NEW YORK, NY.- In Dead Fish, Nicolas Party surveys his practice through oil-on-copper paintings, each of which is a small-scale reworking of an earlier composition. While copying himself, Party also engages the long art-historical tradition of reproducing paintings by the masters: from Francisco Goya’s Still Life with Golden Bream (1808–12), he has created a direct pastel-on-linen study. The study inspired a related oil-on-copper still life of Party’s own, which in turn became the basis of the pastel mural at the apex of the exhibition. This array of dead fish winds time around itself, bringing the past into the present.

A low, arched doorway invites viewers into the exhibition’s first room. Coated in a dusty Rococo pink, its walls set the mise-en-scène for a cast of painted characters reprising past roles. Like Marcel Duchamp’s Boîte-en-valise (1935–41)—a suitcase containing small replicas of the artist’s major works—the exhibition is a kind of Wunderkammer, or cabinet of curiosities, presenting specimens from the past thirteen years of Party’s life. In these scaled-down reduxes of earlier compositions, Party translates the soft transitions of his hand-blended pastels as precise strokes of oil on copper. Through the ritual act of repainting, the artist engages in the devotional tradition of the Renaissance altarpieces and triptychs that have informed various facets of his practice, from his use of arched canvases and doorways to his choice of copper as a substrate: the metal was most popular at the end of the sixteenth and the beginning of the seventeenth centuries, when artists used it to create their own reverential images.

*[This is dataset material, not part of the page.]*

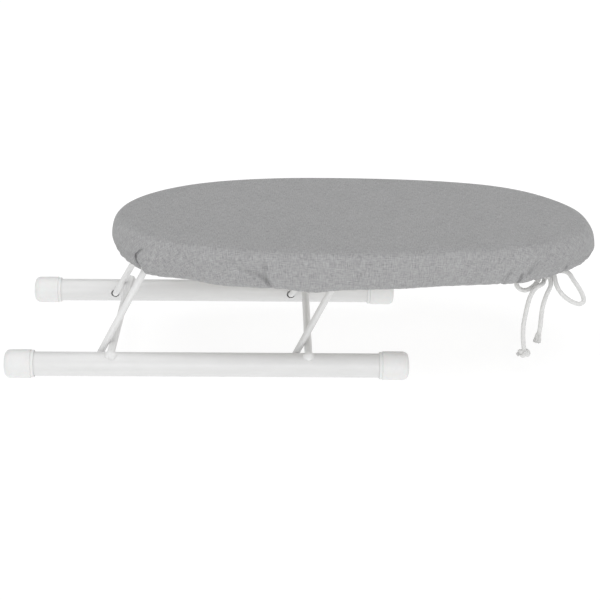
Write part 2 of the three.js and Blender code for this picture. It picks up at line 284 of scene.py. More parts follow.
class Finish:
    """A procedural material: its shader, set by socket name, and a short way to add nodes.

    Noise scales are in repeats per metre and bump distances in metres.
    """

    def __init__(self, name, **sockets):
        self.material = bpy.data.materials.new(name)
        self.material.use_nodes = True
        self.nodes, self.links = self.material.node_tree.nodes, self.material.node_tree.links
        self.shader = self.nodes["Principled BSDF"]
        for socket, value in sockets.items():
            self.shader.inputs[socket.replace("_", " ")].default_value = value

    def add(self, kind, inputs=None, **settings):
        made = self.nodes.new(f"ShaderNode{kind}")
        for key, value in settings.items():
            setattr(made, key, value)
        for key, value in (inputs or {}).items():
            if isinstance(value, bpy.types.NodeSocket):
                self.links.new(value, made.inputs[key])
            else:
                made.inputs[key].default_value = value
        return made

    def place(self, scale=(1, 1, 1), uv=None):
        """Object coordinates, or a named UV map, stretched by scale."""
        if uv:
            where = self.add("UVMap", uv_map=uv).outputs["UV"]
        else:
            where = self.add("TexCoord").outputs["Object"]
        return self.add("Mapping", {"Vector": where, "Scale": scale}).outputs["Vector"]

    def noise(self, scale, detail=3.0, roughness=0.55, where=None):
        inputs = {"Vector": where or self.place(), "Scale": scale, "Detail": detail, "Roughness": roughness}
        return self.add("TexNoise", inputs).outputs["Fac"]

    def spread(self, value, span=NOISE_SPAN, over=(0.0, 1.0)):
        """Stretches one span of values over another."""
        ends = dict(zip(RANGE_SOCKETS, (*span, *over)))
        return self.add("MapRange", {"Value": value, **ends}).outputs["Result"]

    def math(self, operation, a, b=0.0):
        return self.add("Math", {0: a, 1: b}, operation=operation).outputs["Value"]

    def mix(self, share, a, b, blend="MIX"):
        """Mixes two colours, on the sockets that the node has for them."""
        inputs = {"Factor": share, 6: rgba(a), 7: rgba(b)}
        return self.add("Mix", inputs, data_type="RGBA", blend_type=blend).outputs[2]

    def colour(self, value):
        self.links.new(value, self.shader.inputs["Base Color"])

    def rough(self, value):
        self.links.new(value, self.shader.inputs["Roughness"])

    def bump(self, height, distance, strength=1.0):
        made = self.add("Bump", {"Height": height, "Distance": distance, "Strength": strength})
        self.links.new(made.outputs["Normal"], self.shader.inputs["Normal"])


def heather_weave():
    """Plain weave of light and dark grey yarns, with slubs along both directions of the cloth."""
    f = Finish("heather_weave", Roughness=0.92, Sheen_Weight=0.18, Sheen_Roughness=0.45,
               Specular_IOR_Level=0.2)
    cloth = f.place(uv="cloth")

    def both_ways(streaks):
        """Noise in streaks along the cloth and across it, apart and added up."""
        ways = [f.noise(1.0, 2.0, where=f.place((*way, 1), uv="cloth")) for way in (streaks, streaks[::-1])]
        return ways, f.math("ADD", *(f.spread(way, over=(-0.5, 0.5)) for way in ways))

    _, yarns = both_ways(YARN_STREAKS)
    (slub, _), slubs = both_ways(SLUB_STREAKS)
    cloud = f.noise(26.0, 4.0, where=cloth)
    tone = f.math("ADD", f.math("MULTIPLY", yarns, 0.5), f.math("MULTIPLY", slubs, 0.42))
    tone = f.math("ADD", tone, f.spread(cloud, over=(-0.06, 0.06)))
    f.colour(f.mix(f.spread(tone, (-TONE_SPREAD, TONE_SPREAD)), CLOTH_DARK, CLOTH_LIGHT))
    f.rough(f.spread(slub, over=(0.86, 0.97)))
    along, across = f.add("SeparateXYZ", {"Vector": cloth}).outputs[:2]
    over, under = (f.math("SINE", f.math("MULTIPLY", way, math.pi / YARN_PITCH)) for way in (along, across))
    weave = f.math("MULTIPLY", over, under)
    height = f.math("ADD", f.math("MULTIPLY", weave, 0.4), f.math("MULTIPLY", slubs, 0.7))
    f.bump(height, 0.00022, 0.85)
    return f.material


def powder_coat(name, tone, roughness):
    """Baked white powder coat: an even skin with a fine orange peel and faint handling marks."""
    f = Finish(name, Roughness=roughness, Coat_Weight=0.12, Coat_Roughness=0.25)
    peel = f.noise(620.0, 2.0)
    fine = f.noise(2400.0, 2.0)
    wear = f.noise(38.0, 6.0, 0.7, f.place((1, 3, 3)))
    f.colour(f.mix(f.spread(wear, (0.35, 0.75)), tone, darker(tone, 0.955)))
    f.rough(f.spread(wear, (0.3, 0.8), (roughness - 0.05, roughness + 0.1)))
    f.bump(f.math("ADD", peel, f.math("MULTIPLY", fine, 0.3)), 0.00009, 0.55)
    return f.material


def moulded_plastic():
    """Injection-moulded white plastic with a fine satin texture, a little scuffed."""
    f = Finish("cap_plastic", Roughness=0.46, Subsurface_Weight=0.06, Subsurface_Scale=0.004)
    grain = f.noise(1500.0, 3.0)
    scuff = f.noise(70.0, 7.0, 0.72, f.place((2, 1, 1)))
    f.colour(f.mix(f.spread(scuff, (0.45, 0.8)), PLASTIC, darker(PLASTIC, 0.95)))
    f.rough(f.spread(scuff, (0.3, 0.75), (0.4, 0.56)))
    f.bump(f.math("ADD", grain, f.math("MULTIPLY", scuff, 0.5)), 0.00006, 0.6)
    return f.material


def zinc_plate():
    """Zinc-plated steel, faintly brushed and clouded."""
    f = Finish("zinc_plate", Metallic=0.9, Roughness=0.34)
    brush = f.noise(190.0, where=f.place((18, 1, 18)))
    cloud = f.noise(120.0, 5.0)
    f.colour(f.mix(f.spread(cloud), ZINC_DULL, ZINC_BRIGHT))
    f.rough(f.spread(brush, over=(0.26, 0.46)))
    f.bump(brush, 0.00005, 0.5)
    return f.material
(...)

This retrospective in miniature attests to Party’s ongoing reinvention of traditional academic painting categories like the portraiture, still life, and landscape. His portraits of often-androgynous figures estrange any expectation of naturalism, their skin rendered in uncanny shades like scarlet and seafoam green. These busts at times incorporate allegorical elements such as mushrooms and snakes that appear to merge with their hosts. With his nature morte paintings, Party anthropomorphizes his inanimate subjects, as in one Still Life (Copper Version) (2025) in which pears slump over each other as if exhausted, and another, where their surreally smooth, jewel-toned bodies sit up straight, at attention. In certain landscapes, which depict imagined vistas rather than specific places, Party uses otherworldly color and exaggerated form to estrange both nature and time; barren, coral-red stalks in Trees (Copper Version) (2025) pop against an eerily flat blue ground that cuts off their shadows. In other, more expressionistic renderings of invented environments, such as the icy Mountains (2023), Party creates scenes at once familiar and foreign, extending beyond our natural world while remaining anchored in it.

Leading viewers into a second space, another arch frames a view of the monumental pastel mural Dead Fish (2026). The site-specific installation evokes impermanence through both its ephemerality and its subject matter: modeled on Party’s oil-on-copper interpretation of Goya’s Still Life with Golden Bream, the mural depicts five fish with vacant eyes lying in a heap in an abstract field of velvety color. Since its creation in the early nineteenth century, the Spanish master’s original painting has been interpreted as a reflection on his own mortality as well as the unrelenting carnage of the Peninsular War, which shook the artist’s faith. With his three iterations of Still Life with Golden Bream, Party compresses into a single exhibition the centuries-long art-historical process of old master paintings being copied and recopied until they transcend their original authors. Party’s world is one of anachronism and reinvention, where the past surfaces anew in the present.